> Problem requirements
Extract, without alteration, each line from the start of the listing to the line bearing "port_r = 10.5; // [8:0.5:14]".

> Dataset section
#####

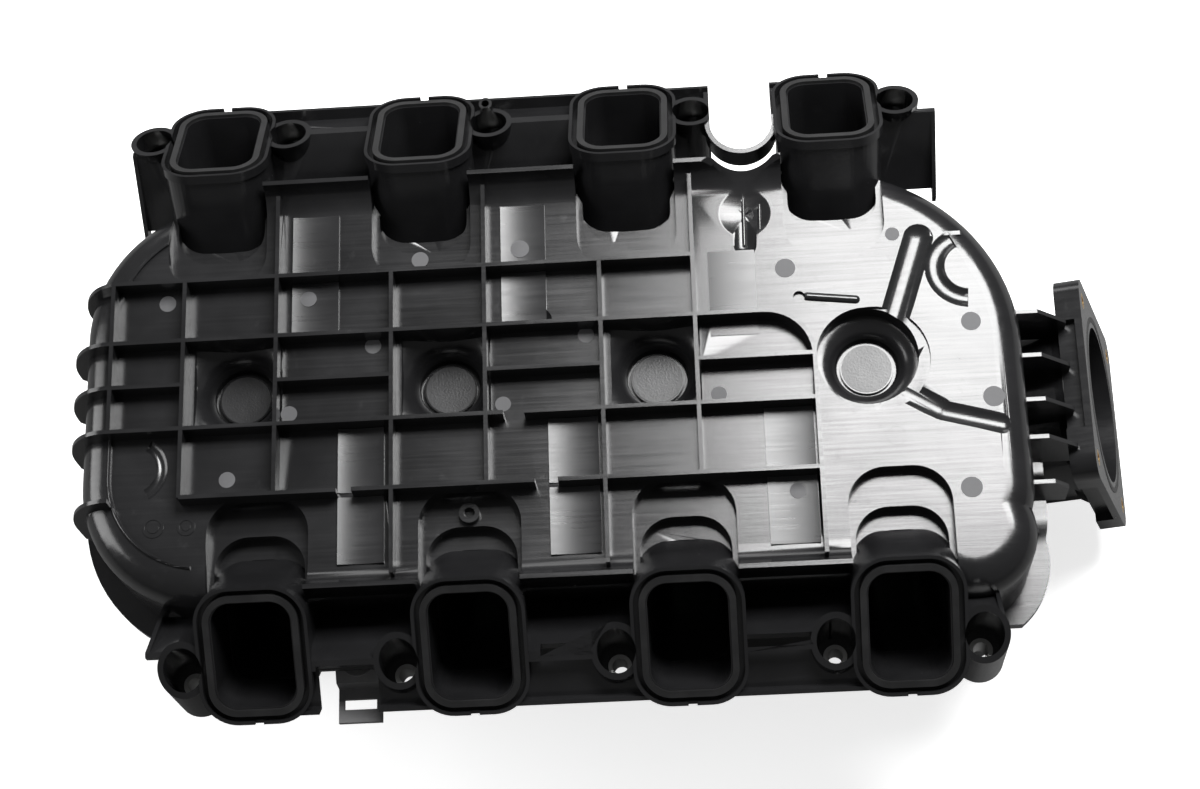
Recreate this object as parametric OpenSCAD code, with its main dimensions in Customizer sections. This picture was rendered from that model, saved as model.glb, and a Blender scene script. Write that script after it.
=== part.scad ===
// Intake manifold for a V8 engine, resting on its top cover with the port faces up.
// The throttle flange looks along +X, and the two banks of ports lie at +Y and -Y.
// All heights in the modules are measured from the port centres; place() puts them on the floor.

/* [Ports] */
// Distance between two ports of one bank
port_pitch = 111.76; // [105:0.01:118]
// Shift between the two banks along the engine
bank_shift = 24.84; // [20:0.01:28]
// Distance of the port centres from the middle plane
port_y = 147.1; // [140:0.1:155]
// Tilt of each port face away from level, in degrees
port_tilt = 33.7; // [30:0.1:38]
// Width of a port opening along the engine
port_w = 41; // [38:0.5:44]
// Height of a port opening across the engine
port_h = 56.5; // [52:0.5:58]
// Corner radius of a port opening
port_r = 10.5; // [8:0.5:14]

/* [Body] */
// Half width of the plenum
body_y = 115.6; // [114:0.1:118]
// Left end of the plenum wall
body_left = -253; // [-256:1:-250]
// Right end of the plenum wall
body_right = 251; // [249:1:254]
// Height of the weld line between the shells
weld_z = -76; // [-82:1:-70]
// Height of the ribbed panel
panel_z = -4; // [-6:0.5:-2]
// Height of the rib tops
rib_top = 7.6; // [5:0.2:10]
// Wall thickness of the shells
wall = 3; // [2.5:0.1:3.5]
// Thickness of the ribs
rib_t = 2.2; // [1.8:0.1:3]
// Depth of the whole manifold below the port centres
floor_z = -175; // [-180:1:-172]

/* [Throttle] */
// Bore of the throttle opening
throttle_d = 87; // [80:1:90]
// Circle of the throttle screws
throttle_pcd = 128; // [124:0.5:130]
// Upward tilt of the throttle flange, in degrees
throttle_tilt = 15; // [10:1:18]
// Middle of the throttle flange face along the engine
throttle_x = 301.5; // [298:0.5:306]
// Middle of the throttle flange face, height
throttle_z = -94; // [-98:1:-90]

/* [Bolts] */
// Distance of a manifold bolt from its port along the engine
bolt_dx = 37.5; // [36:0.1:39]
// Distance of the manifold bolts from the middle plane
bolt_y = 151.6; // [150:0.1:153]
// Bore of the steel sleeves
bolt_hole_d = 8; // [7:0.5:8.5]

/* [Hidden] */

$fn = 64;
eps = 0.01;
far = 400;

// Port face: lip inside the groove, groove, outer rim
lip_w = 0.9;
groove_w = 6.2;
rim_w = 1.75;
groove_depth = 6;
rim_h = 5;
notch_w = 4.5;
notch_depth = 2.5;
rim_out = lip_w + groove_w + rim_w;
stack_out = rim_out - 1.2;
gasket_w = 3.3;
stack_len = 62;
stack_socket = 44;
runner_wall = 2;
socket_gap = 0.3;

// Banks: side 1 is +Y, side -1 is -Y
first_x = -1.5 * port_pitch;
function port_x(side, i) = first_x - side * bank_shift / 2 + i * port_pitch;
function bolt_x(side, i) =
    i == 0 ? port_x(side, 0) - bolt_dx : port_x(side, i - 1) + bolt_dx;
function bolt_at(side, i) = side > 0 ? bolt_x(1, i) : -bolt_x(1, i);

// Ladder section, measured outwards (u) and up (w) on the port plane
strip_u = [4.4, 10.2];
lip_u = [31.4, 33.7];
strip_w = -1.5;
plate_w = -8;
web_foot_y = 113;
web_foot_z = -38;
boss_r = 13;
boss_bottom = -54;
cavity_r = 10;
cavity_floor = -38;
sleeve_r = 6.2;
sleeve_top = -36;

// Ribs of the panel
v_ribs = [-233.8, -194.9, -144.9, -83.1, -33.2, 28.6, 78.6, 140.4];
h_ribs = [60.9, 26.4, -23.5, -61.8];
rib_arc_r = 26;
pad_x = [for (i = [0:3]) -166.9 + i * port_pitch];
pad_y = 2.5;
pad_r = 14.2;
moat_w = 1.6;
pad_z = -25;
cell = 47.6;
funnel_r = 36;
open_r = 27;

// Place on the floor, middle of the box above the origin
rim_out_w = 11.5;
flange_w = 114.5;
box_x0 = body_left - rim_out_w;
box_x1 = throttle_x + flange_w / 2 * sin(throttle_tilt);
module place() { translate([-(box_x0 + box_x1) / 2, 0, -floor_z]) children(); }

module bank(side) {
    if (side > 0) children();
    else mirror([0, 1, 0]) children();
}

// Frame of one port: +Z out of the opening, +Y outwards along the face
module at_port(side, i) {
    bank(side) translate([port_x(side, i), port_y, 0]) rotate([-port_tilt, 0, 0]) children();
}

// Frame of the throttle flange: +Z out of the bore, +X down
module at_throttle() {
    translate([throttle_x, 0, throttle_z]) rotate([0, 90 - throttle_tilt, 0]) children();
}

module rounded(w, h, r) {
    square([w - 2 * r, h], center = true);
    square([w, h - 2 * r], center = true);
    for (sx = [-1, 1], sy = [-1, 1]) translate([sx * (w / 2 - r), sy * (h / 2 - r)]) circle(r);
}

// Outline of a port, grown by d all round
module port_outline(d) { rounded(port_w + 2 * d, port_h + 2 * d, port_r + d); }

// Bar with a section drawn in the YZ plane, from x0 to x1
module along_x(x0, x1) {
    translate([x0, 0, 0]) rotate([90, 0, 90]) linear_extrude(x1 - x0) children();
}

// Plate with an outline drawn in the XZ plane, centred on y
module along_y(y, t) {
    translate([0, y + t / 2, 0]) rotate([90, 0, 0]) linear_extrude(t) children();
}

// Section of a shoulder: a wall r away from the axis with its top edge rounded by s
module shoulder_section(r, s, z0, z1) {
    translate([0, z0]) square([r, z1 - z0 - s]);
    if (s > 0) {
        translate([0, z0]) square([r - s, z1 - z0]);
        intersection() {
            translate([r - s, z1 - s]) circle(s);
            translate([0, z0]) square([r, z1 - z0]);
        }
    }
}

// Corners of the plenum, from the left +Y one clockwise: [x, y, radius]
corner_r = [78, 105, 48, 70];
ear = [216, -93.5, 34.3];
corners = [[body_left + corner_r[0], body_y - corner_r[0], corner_r[0]],
    [body_right - corner_r[1], body_y - corner_r[1], corner_r[1]],
    [body_right - corner_r[2], -body_y + corner_r[2], corner_r[2]],
    [body_left + corner_r[3], -body_y + corner_r[3], corner_r[3]]];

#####

> Output for this task
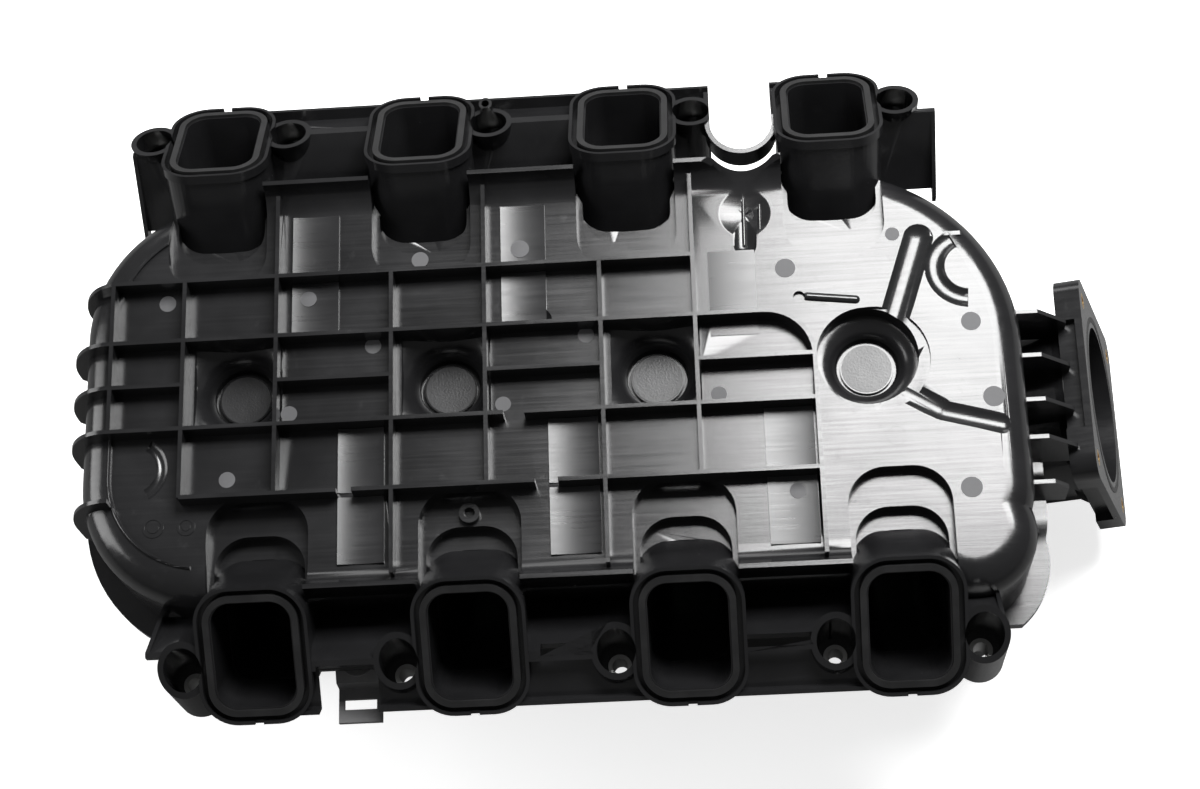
Recreate this object as parametric OpenSCAD code, with its main dimensions in Customizer sections. This picture was rendered from that model, saved as model.glb, and a Blender scene script. Write that script after it.
=== part.scad ===
// Intake manifold for a V8 engine, resting on its top cover with the port faces up.
// The throttle flange looks along +X, and the two banks of ports lie at +Y and -Y.
// All heights in the modules are measured from the port centres; place() puts them on the floor.

/* [Ports] */
// Distance between two ports of one bank
port_pitch = 111.76; // [105:0.01:118]
// Shift between the two banks along the engine
bank_shift = 24.84; // [20:0.01:28]
// Distance of the port centres from the middle plane
port_y = 147.1; // [140:0.1:155]
// Tilt of each port face away from level, in degrees
port_tilt = 33.7; // [30:0.1:38]
// Width of a port opening along the engine
port_w = 41; // [38:0.5:44]
// Height of a port opening across the engine
port_h = 56.5; // [52:0.5:58]
// Corner radius of a port opening
port_r = 10.5; // [8:0.5:14]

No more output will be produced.